Autobiografie: Das ideale Alter, um über das eigene Leben zu schreiben

Moin, meine lieben Schreiber- und Leserlinge!

Gestern habe ich hier im Blog eine Pause eingelegt. Ich war den ganzen Tag lang im Paradies unterwegs. Am "Tag des offenen Gartens" habe ich mir in Kreis Steinburg hier oben im Norden mit meinem Liebsten eine Reihe herrlicher Privatgärten angesehen. Da Gärtner nette Menschen sind, fiel es uns nicht schwer, mit den Besitzern ins Gespräch zu kommen. Am meisten beeindruckt hat mich ein altes Ehepaar, das gemeinsam auf die achtzig zuging, und seinen riesigen, blumenreichen Garten, an dem an vielen Ecken Wasserspiele plätscherten, Vögel zwitscherten  und Hummeln brummten, ohne fremde Hilfe zu bewirtschaften. Beeindruckend. Die alte Dame sprach davon, dass sie an jedem Abend den Tag Revue passieren ließe und damit das Leben quasi zweimal lebe. Schon erzählte ich ihr, dass ich einmal bei der Familienbildungsstätte einen Kurs zum Thema Autobiografisches Schreiben unter dem Titel "Das Leben zweimal leben" angeboten hatte. Und sie begann, mir aus ihrem Leben zu erzählen. Und wahrhaftig, sie war nicht auf den Mund gefallen ... 


 Copyright: Sigrid Ruth Stephenson

Wasser, Spiegel der Seele - aufgenommen am "Tag des offenen Gartens"

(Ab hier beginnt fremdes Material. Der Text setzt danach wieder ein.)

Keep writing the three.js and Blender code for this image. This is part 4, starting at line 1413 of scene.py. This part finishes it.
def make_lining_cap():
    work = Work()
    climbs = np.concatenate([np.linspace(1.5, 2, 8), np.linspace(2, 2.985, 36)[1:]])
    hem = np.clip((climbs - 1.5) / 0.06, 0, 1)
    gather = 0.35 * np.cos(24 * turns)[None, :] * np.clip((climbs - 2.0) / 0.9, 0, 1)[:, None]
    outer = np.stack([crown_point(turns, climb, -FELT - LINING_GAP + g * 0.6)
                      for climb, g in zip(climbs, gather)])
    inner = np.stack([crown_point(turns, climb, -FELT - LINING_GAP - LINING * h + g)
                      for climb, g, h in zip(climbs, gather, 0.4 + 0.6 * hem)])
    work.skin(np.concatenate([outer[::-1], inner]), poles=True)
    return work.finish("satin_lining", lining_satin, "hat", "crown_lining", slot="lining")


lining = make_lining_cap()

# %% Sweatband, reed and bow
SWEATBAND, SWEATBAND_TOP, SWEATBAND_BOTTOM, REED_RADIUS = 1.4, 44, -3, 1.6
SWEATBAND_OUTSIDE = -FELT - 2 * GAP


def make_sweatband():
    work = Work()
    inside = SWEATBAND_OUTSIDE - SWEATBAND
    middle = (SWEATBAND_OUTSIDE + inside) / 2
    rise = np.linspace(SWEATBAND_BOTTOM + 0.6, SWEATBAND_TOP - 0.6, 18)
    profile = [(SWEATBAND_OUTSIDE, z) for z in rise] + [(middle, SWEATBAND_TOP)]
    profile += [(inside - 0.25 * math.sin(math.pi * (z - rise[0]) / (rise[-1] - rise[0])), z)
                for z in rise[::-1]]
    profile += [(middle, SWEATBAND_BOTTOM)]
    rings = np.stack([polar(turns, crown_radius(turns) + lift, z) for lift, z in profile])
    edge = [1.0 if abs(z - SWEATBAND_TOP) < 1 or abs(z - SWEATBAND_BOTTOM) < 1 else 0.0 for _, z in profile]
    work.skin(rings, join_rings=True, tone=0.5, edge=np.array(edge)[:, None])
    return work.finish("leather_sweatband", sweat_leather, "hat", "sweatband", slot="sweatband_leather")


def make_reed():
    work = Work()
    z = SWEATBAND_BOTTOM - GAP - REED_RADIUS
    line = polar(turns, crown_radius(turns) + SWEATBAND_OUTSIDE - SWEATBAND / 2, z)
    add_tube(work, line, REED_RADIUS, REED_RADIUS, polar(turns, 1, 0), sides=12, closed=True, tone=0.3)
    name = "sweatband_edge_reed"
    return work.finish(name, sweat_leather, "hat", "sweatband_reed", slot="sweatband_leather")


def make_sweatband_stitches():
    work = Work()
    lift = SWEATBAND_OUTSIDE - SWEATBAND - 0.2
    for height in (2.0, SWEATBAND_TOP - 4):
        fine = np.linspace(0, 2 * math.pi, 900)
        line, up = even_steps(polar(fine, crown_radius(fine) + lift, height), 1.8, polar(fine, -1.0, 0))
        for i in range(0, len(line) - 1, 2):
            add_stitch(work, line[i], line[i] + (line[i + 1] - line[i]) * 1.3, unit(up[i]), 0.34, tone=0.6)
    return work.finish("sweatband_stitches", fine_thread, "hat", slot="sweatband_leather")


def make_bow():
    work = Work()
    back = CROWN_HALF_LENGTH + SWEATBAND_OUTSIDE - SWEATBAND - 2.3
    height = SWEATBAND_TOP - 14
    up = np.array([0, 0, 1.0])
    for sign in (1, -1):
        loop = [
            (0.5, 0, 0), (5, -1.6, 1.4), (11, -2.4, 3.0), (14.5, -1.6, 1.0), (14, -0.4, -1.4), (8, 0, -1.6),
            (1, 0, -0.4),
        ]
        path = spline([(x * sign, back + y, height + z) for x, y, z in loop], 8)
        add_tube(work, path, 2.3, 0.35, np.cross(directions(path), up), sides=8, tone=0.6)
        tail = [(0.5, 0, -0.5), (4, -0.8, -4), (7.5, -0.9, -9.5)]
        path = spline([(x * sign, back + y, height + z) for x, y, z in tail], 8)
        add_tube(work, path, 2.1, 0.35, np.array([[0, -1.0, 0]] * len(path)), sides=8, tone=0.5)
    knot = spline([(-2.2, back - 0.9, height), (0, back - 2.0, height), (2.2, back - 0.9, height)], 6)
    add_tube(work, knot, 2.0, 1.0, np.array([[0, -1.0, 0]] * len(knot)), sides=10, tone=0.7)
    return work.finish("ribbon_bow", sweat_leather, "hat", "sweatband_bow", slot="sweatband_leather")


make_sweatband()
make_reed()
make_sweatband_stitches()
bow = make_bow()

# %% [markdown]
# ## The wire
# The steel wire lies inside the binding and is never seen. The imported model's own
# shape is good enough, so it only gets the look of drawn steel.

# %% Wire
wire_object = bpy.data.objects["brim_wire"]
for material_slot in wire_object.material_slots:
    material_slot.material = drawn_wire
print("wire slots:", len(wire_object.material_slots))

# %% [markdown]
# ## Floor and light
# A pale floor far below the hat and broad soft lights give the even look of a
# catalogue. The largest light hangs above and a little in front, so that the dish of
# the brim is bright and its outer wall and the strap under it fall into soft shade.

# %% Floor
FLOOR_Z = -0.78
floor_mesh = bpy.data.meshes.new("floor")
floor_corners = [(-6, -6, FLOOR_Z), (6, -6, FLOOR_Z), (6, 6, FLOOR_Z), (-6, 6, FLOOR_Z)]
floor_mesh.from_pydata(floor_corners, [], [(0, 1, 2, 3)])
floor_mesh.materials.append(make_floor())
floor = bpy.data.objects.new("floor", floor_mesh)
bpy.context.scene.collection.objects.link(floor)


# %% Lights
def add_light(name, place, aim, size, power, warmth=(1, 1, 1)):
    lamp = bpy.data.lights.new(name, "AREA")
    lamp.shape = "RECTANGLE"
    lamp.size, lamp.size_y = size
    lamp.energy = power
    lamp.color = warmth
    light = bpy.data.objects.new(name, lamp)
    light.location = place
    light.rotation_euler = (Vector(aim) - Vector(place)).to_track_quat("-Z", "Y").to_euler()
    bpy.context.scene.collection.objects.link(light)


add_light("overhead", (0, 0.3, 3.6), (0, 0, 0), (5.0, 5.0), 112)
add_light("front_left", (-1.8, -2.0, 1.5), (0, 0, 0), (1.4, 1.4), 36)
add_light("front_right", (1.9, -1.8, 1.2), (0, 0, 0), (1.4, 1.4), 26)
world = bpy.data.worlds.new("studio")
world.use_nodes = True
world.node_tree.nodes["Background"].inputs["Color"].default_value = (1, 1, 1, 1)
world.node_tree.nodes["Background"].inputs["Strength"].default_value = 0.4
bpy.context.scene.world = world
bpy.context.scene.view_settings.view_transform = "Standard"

Als ich ihr vorschlug, mit meiner Hilfe ein Buch über ihr Leben zu schreiben, winkte sie ab. "Zu spät - ich hätte Sie früher kennenlernen müssen." Aber es ist nie zu spät. Solange wir atmen und denken können, können wir auch die Geschichte unseres Lebens aufschreiben. Die schlanke, weißhaarige Dame mit den so jugendlich wirkenden blauen Augen wurde nachdenklich. "Ich denke oft darüber nach", sagte sie,  "wie es sein wird, wenn ich mal nicht mehr da bin. Eigentlich bin ich doch noch nicht wirklich tot, solange es noch Menschen gibt, die an mich denken." "Genau so ist es", sagte ich, "und deshalb lohnt es sich auch, ein Buch über sich selbst zu schreiben. Über das eigene Leben, über Erkenntnisse und Gedanken. Unser Leben ist so einzigartig und kostbar. Und was wir darüber aufschreiben möchten, das tun wir in erster Linie für uns. Nicht, um einen Verlag zu finden und das große Geld zu machen. Sondern für uns und unser eigenes Glück."

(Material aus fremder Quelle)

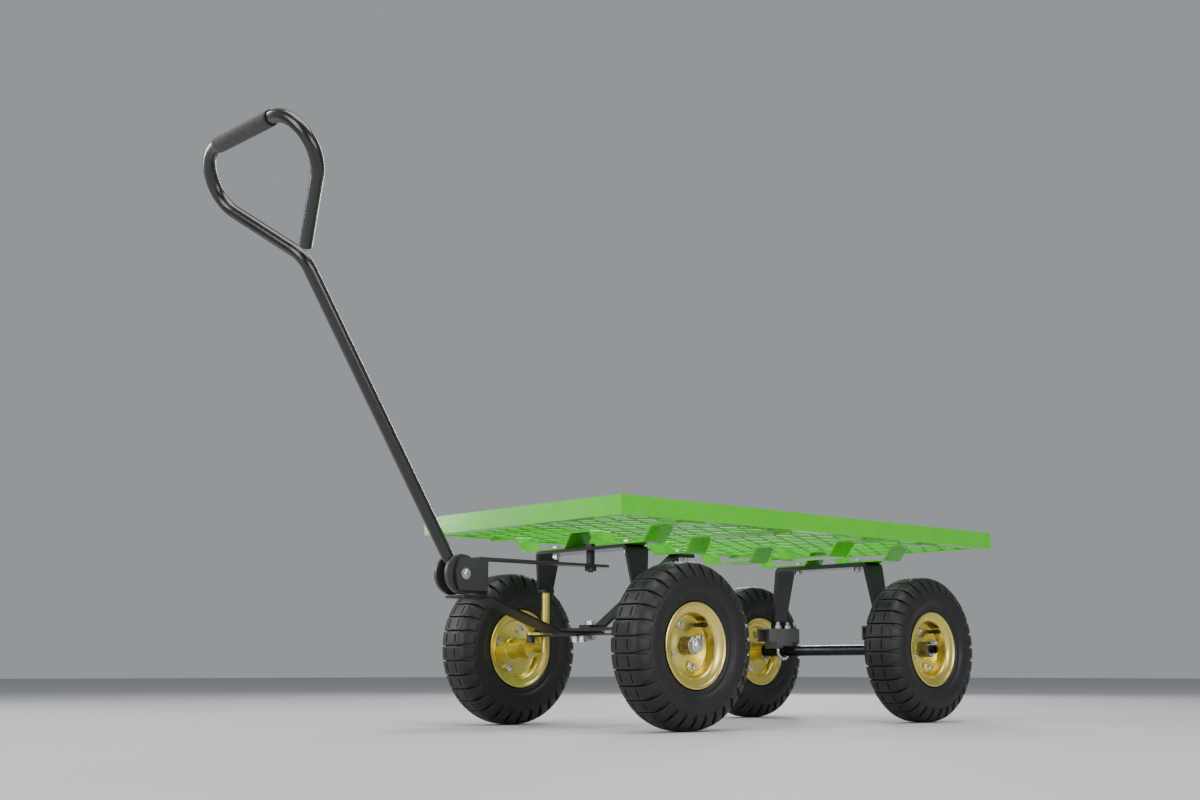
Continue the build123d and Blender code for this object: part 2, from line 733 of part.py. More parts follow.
# ---- handle -------------------------------------------------------------------------
stem_dir = Vector(cos(radians(rest_angle)), 0, sin(radians(rest_angle)))
handle_plane = Plane((pivot_x, 0, pivot_z), x_dir=stem_dir, z_dir=stem_dir.cross(Vector(0, 1, 0)))
branch_angle = 49.5       # each side of the loop leaves the stem's line at this angle
spread = tan(radians(branch_angle))
loop_r = 56.0             # bends at the grip's ends
stem_bend_r = 45.0
foot_past_pivot = 12.0    # tube below the pivot
free_end = 15.0           # the loop's free end stops this far past the bend
tube_wall = 1.8
with BuildPart() as handle:
    with BuildLine(handle_plane) as path:
        FilletPolyline(
            (-foot_past_pivot, 0),
            (stem_l, 0),
            (stem_l + loop_l, -loop_l * spread),
            (stem_l + loop_l, loop_l * spread),
            (stem_l + free_end, free_end * spread),
            radius=[stem_bend_r, loop_r, loop_r],
        )
    with BuildSketch(Plane(path.line @ 0, z_dir=path.line % 0)):
        Circle(handle_r)
        Circle(handle_r - tube_wall, mode=Mode.SUBTRACT)
    sweep()
    with BuildSketch(Plane((pivot_x, 0, pivot_z), z_dir=(0, 1, 0))):
        Circle(pivot_bolt_r + run)
    extrude(amount=yoke_w / 2, both=True, mode=Mode.SUBTRACT)
save(handle.part, "handle_tube")

# Foam grip on the straight bar of the loop.
grip_l = 154.0
grip_centre = handle_plane.from_local_coords(Vector(stem_l + loop_l, 0, 0))
with BuildPart() as grip:
    with BuildSketch(Plane(grip_centre, z_dir=(0, 1, 0))):
        Circle(grip_r)
        Circle(handle_r, mode=Mode.SUBTRACT)
    extrude(amount=grip_l / 2, both=True)
save(grip.part, "handle_grip")

# Cheeks: two pressed discs on the foot of the handle, with a raised pivot boss.
cheek_r = 31.0
cheek_out = 16.5          # outer face of each disc from the middle
cheek_edge_r = 1.5
boss_disc_r = 11.0
cheeks = []
for side in (-1, 1):
    with BuildPart() as cheek:
        with BuildSketch(Plane((pivot_x, side * handle_r, pivot_z), z_dir=(0, side, 0))):
            Circle(cheek_r)
        extrude(amount=cheek_out - handle_r)
        fillet(cheek.edges().filter_by(GeomType.CIRCLE), cheek_edge_r)
        with BuildSketch(Plane((pivot_x, side * cheek_out, pivot_z), z_dir=(0, side, 0))):
            Circle(boss_disc_r)
        extrude(amount=yoke_w / 2 - yoke_t - side_play - cheek_out)
        with BuildSketch(Plane((pivot_x, 0, pivot_z), z_dir=(0, side, 0))):
            Circle(pivot_bolt_r + run)
        extrude(amount=yoke_w, mode=Mode.SUBTRACT)
    cheeks.append(cheek.part)
save(Compound(children=cheeks), "handle_cheeks")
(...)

Meine Visitenkarte nahm sie nur allzu dankbar entgegen und ihre Augen leuchteten. Ich gehe sehr davon aus, dass ich wieder von ihr hören werde.  

Das ideale Alter, um über das eigene Leben zu schreiben? Das gibt es nicht. Ein nachdenklicher Mensch mit tiefer Empfindungsfähigkeit und großer Ausdrucksfähigkeit kann, so denke ich, auch als junger Mann, als junge Frau schon etwas Berührendes über das eigene Leben schreiben. In jedem Fall aber gilt: Es ist nie zu spät.